芝居については「何が面白いって、役で制限がなかった」と述懐。伊藤の喜怒哀楽が激しいこともあり、「何をしても大丈夫」だったそうで、「思いっきり悲しんでいる顔でも、笑っている顔でも、伊藤は伊藤なんです。だから選択肢がものすごくあったので、いい意味ですごく遊べて楽しかったし、本当にいろいろな表情を出そうと思っていました」とも。
伊藤から得たものについては「何もない」と苦笑するも、考え方に変化が生じた。「無理して立っている自分もばかばかしくなってきて。こういう考え方の人もいていいんだなという風に思ってから、すごく肯定的に」と回想。「最後は本当にダメダメだけど、少し希望もあったりして。伊藤、ちょっといい働きをしているんじゃないかと思うようになったら、好きになって。そういう意味でも、影響を受けてはいないですけど、たまにちょっとおバカになってもいいんじゃないかって思うようになりました」と胸の内を明かす。

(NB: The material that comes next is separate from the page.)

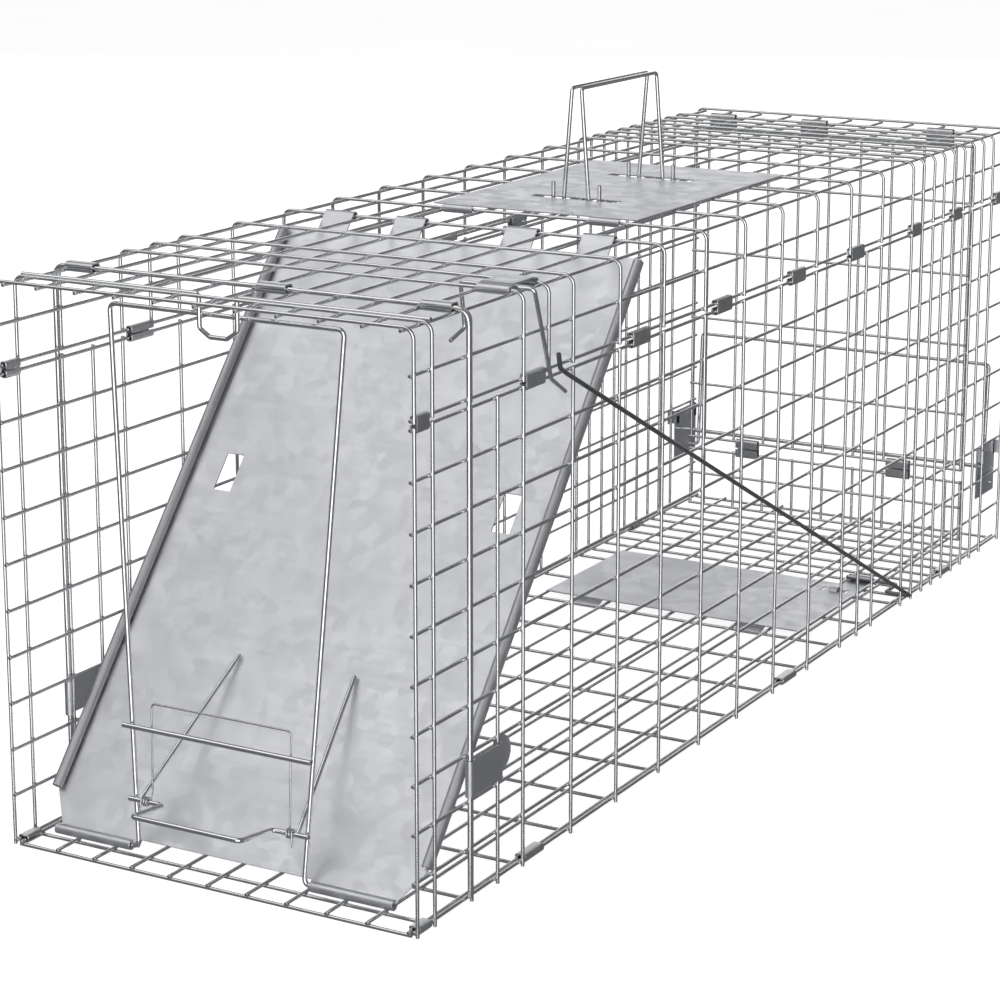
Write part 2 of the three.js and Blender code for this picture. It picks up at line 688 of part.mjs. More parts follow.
function handleGuard() {
  const front = along(6 * HOOP_PITCH);
  const outline = [
    [HANDLE_X - 65, front + 3],
    [HANDLE_X + 65, front + 3],
    [HANDLE_X + 65, along(508) - 3],
    [HANDLE_X - 65, along(508) - 3],
  ];
  const slots = HANDLE_FEET.map((s) => [
    [HANDLE_X - 28, along(s) - 4],
    [HANDLE_X + 28, along(s) - 4],
    [HANDLE_X + 28, along(s) + 4],
    [HANDLE_X - 28, along(s) + 4],
  ]);
  const plate = prism(outline, "z", [GUARD_Z - SHEET / 2, GUARD_Z + SHEET / 2], slots);
  const flat = [
    [front + 2.5, GUARD_Z],
    [front + 5, GUARD_Z],
  ];
  const roll = [...arc([front, HOOP_Z], CURL_RADIUS, 300, 100, 7), ...flat];
  const rolls = [-2, 2].map((cell) => {
    const x = topCell(cell);
    return strip(roll, "x", [x - TAB_WIDTH / 2, x + TAB_WIDTH / 2]);
  });
  return join([plate, ...rolls]);
}

// Each handle hooks under its own long wire and swings outward about it.
function handle(side) {
  const [front, rear] = HANDLE_FEET.map(along);
  const hookZ = HEIGHT - 2 * WIRE - 0.5 - HANDLE_ROD / 2;
  const end = (y) => [
    [HANDLE_X + side * 14.9, y, 304],
    [HANDLE_X + side * 14.9, y, hookZ],
    [HANDLE_X + side * 8.5, y, hookZ],
  ];
  const path = [
    ...end(front),
    [HANDLE_X + side * 3, front, 358.8],
    [HANDLE_X + side * 3, rear, 358.8],
    ...end(rear).reverse(),
  ];
  return rod(bent(path, 2.6), HANDLE_ROD, 8);
}

// ---------- assembly ----------
const trap = new THREE.Group();

addMesh(trap, "floor_panel", floorPanel(), meshWire);
addMesh(trap, "left_side_panel", sidePanel(-1), meshWire);
addMesh(trap, "right_side_panel", sidePanel(1), meshWire);
addMesh(trap, "upper_shell", upperShell(), meshWire);
addClips(trap);

addMesh(trap, "front_frame_rod", frontFrameRod(), brightRod);
[-104, topCell(0), 104].forEach((x, i) => {
  addMesh(trap, `frame_sleeve_${i + 1}`, frameSleeve(x), clipSteel);
});
addMesh(trap, "left_rod_plate", rodPlate(-1), sheetSteel);
addMesh(trap, "right_rod_plate", rodPlate(1), sheetSteel);
addMesh(trap, "hook_rod", hookRod(), brightRod);

const door = new THREE.Group();
door.position.set(0, HINGE_Y, HOOP_Z);
door.rotation.x = -DOOR_TILT;
trap.add(door);
addMesh(door, "door_plate", doorPlate(), sheetSteel);

const bail = new THREE.Group();
bail.position.set(0, DOOR_FOOT.y, DOOR_FOOT.z);
bail.rotation.x = -BAIL_LEAN;
trap.add(bail);
addMesh(bail, "lock_bail", lockBail(), brightRod);
addMesh(bail, "bail_crossbar", bailCrossbar(), brightRod);
addMesh(bail, "lock_lever", lockLever(), brightRod);
addMesh(bail, "lock_spring", lockSpring(), springWire);

addMesh(trap, "lever_bracket", leverBracket(), sheetSteel);
addMesh(trap, "prop_lever", propLever(), brightRod);
addMesh(trap, "trigger_rod", triggerRod(), darkRod);
addMesh(trap, "trigger_pan", triggerPan(), sheetSteel);

addMesh(trap, "rear_gate", rearGate(), meshWire);
[-4, -1, 3].forEach((cell, i) => {
  const sleeve = twinSleeve(topCell(cell), HOOP_Z, HOOP_Z - GATE_TOP_DEPTH, TAB_WIDTH);
  addMesh(trap, `gate_sleeve_${i + 1}`, sleeve, clipSteel);
});
addMesh(trap, "rear_flap", rearFlap(), meshWire);
[-3, 2].forEach((cell, i) => {
  const sleeve = twinSleeve(topCell(cell), GATE_LEVELS.at(-1), FLAP_TOP, 17);
  addMesh(trap, `flap_sleeve_${i + 1}`, sleeve, clipSteel);
});
addMesh(trap, "rear_lock_rod", rearLockRod(), brightRod);
addMesh(trap, "rear_bail", rearBail(), brightRod);
addMesh(trap, "left_rear_bracket", rearBracket(-1), sheetSteel);
addMesh(trap, "right_rear_bracket", rearBracket(1), sheetSteel);

addMesh(trap, "handle_guard", handleGuard(), sheetSteel);
addMesh(trap, "left_handle", handle(-1), brightRod);
addMesh(trap, "right_handle", handle(1), brightRod);

export default trap;
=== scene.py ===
"""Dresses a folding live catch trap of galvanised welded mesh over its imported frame.

All sizes are millimetres in the trap's own frame: +Y from the mouth to the rear, +Z up, +X the right-hand
side seen from the mouth. A piece's points are turned into metres when its mesh is made.
"""

import logging
import math
from dataclasses import dataclass, field
from enum import Enum
from typing import Any, Callable, Sequence

import bpy
import numpy as np
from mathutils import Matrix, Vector

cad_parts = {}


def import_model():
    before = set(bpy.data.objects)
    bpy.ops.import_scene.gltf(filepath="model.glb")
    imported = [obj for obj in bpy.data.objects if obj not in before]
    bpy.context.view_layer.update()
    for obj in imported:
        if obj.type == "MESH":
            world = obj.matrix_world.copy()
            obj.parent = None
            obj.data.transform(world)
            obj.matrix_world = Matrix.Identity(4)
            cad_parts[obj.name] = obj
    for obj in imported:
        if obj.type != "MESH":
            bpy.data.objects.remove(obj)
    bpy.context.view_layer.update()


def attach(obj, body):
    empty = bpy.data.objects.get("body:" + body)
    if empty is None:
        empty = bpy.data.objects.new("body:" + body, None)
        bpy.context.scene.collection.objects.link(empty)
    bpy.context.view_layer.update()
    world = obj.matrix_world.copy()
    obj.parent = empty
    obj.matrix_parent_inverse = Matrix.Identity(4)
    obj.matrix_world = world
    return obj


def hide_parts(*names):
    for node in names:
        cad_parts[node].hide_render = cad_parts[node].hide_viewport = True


LOG = logging.getLogger("catch_trap")
MM = 0.001
SIDES = (("right", 1), ("left", -1))
UP = (0.0, 0.0, 1.0)

# Roundings and sheet sizes in millimetres; the chamfer of a cut end is a share of the wire's radius.
EDGE_ROUNDING = 0.14
SLEEVE_ROUNDING = 0.12
SLEEVE_SHEET = 0.6
CUT_CHAMFER = 0.3
SHARP_ANGLE = math.radians(42)

# Half sizes of the weld beads on the level panels, the side walls and the gate.
LEVEL_BEAD = (1.5, 1.5, 0.7)
WALL_BEAD = (0.7, 1.5, 1.5)
GATE_BEAD = (1.4, 0.7, 1.4)

# How far cut ends, welds and rolled edges are darkened, from 0 to 1, and the colour they go towards.
CUT_TARNISH = 0.85
WELD_TARNISH = 0.42
# On the rolled edges this darkening is painted: a dark reflection of the surroundings put into the colour.
ROLL_PAINTED_REFLECTION = 0.22
TARNISH_AND_REFLECTION_COLOUR = (0.06, 0.058, 0.056, 1)

Array = np.ndarray
Path = Sequence[Sequence[float]]


class Slot(Enum):
    """The finishes that the trap's pieces are made in."""

    MESH_WIRE = "mesh_wire"
    BRIGHT_ROD = "bright_rod"
    DARK_ROD = "dark_rod"
    SHEET = "sheet"
    CLIP = "clip"
    SPRING_WIRE = "spring_wire"


class Run(Enum):
    """The axis that a bent strip of sheet is drawn out along."""

    X = 0
    Y = 1
    Z = 2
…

「もちろん人を傷つけて、女性を振り回しているんだけれど、伊藤に会うことによって、女性たちの本来の自分が抱えている本性や欲望などがあらわになっていくので、伊藤と会うことによって、女性もすごく成長しているんですよね」と考えを述べる。その女性の一人で、木村文乃が演じた矢崎莉桜は、脚本が書けない脚本家。岡田自身も、役者として芝居ができないと感じた時期があったというが、作品や人との出会いが救いになった。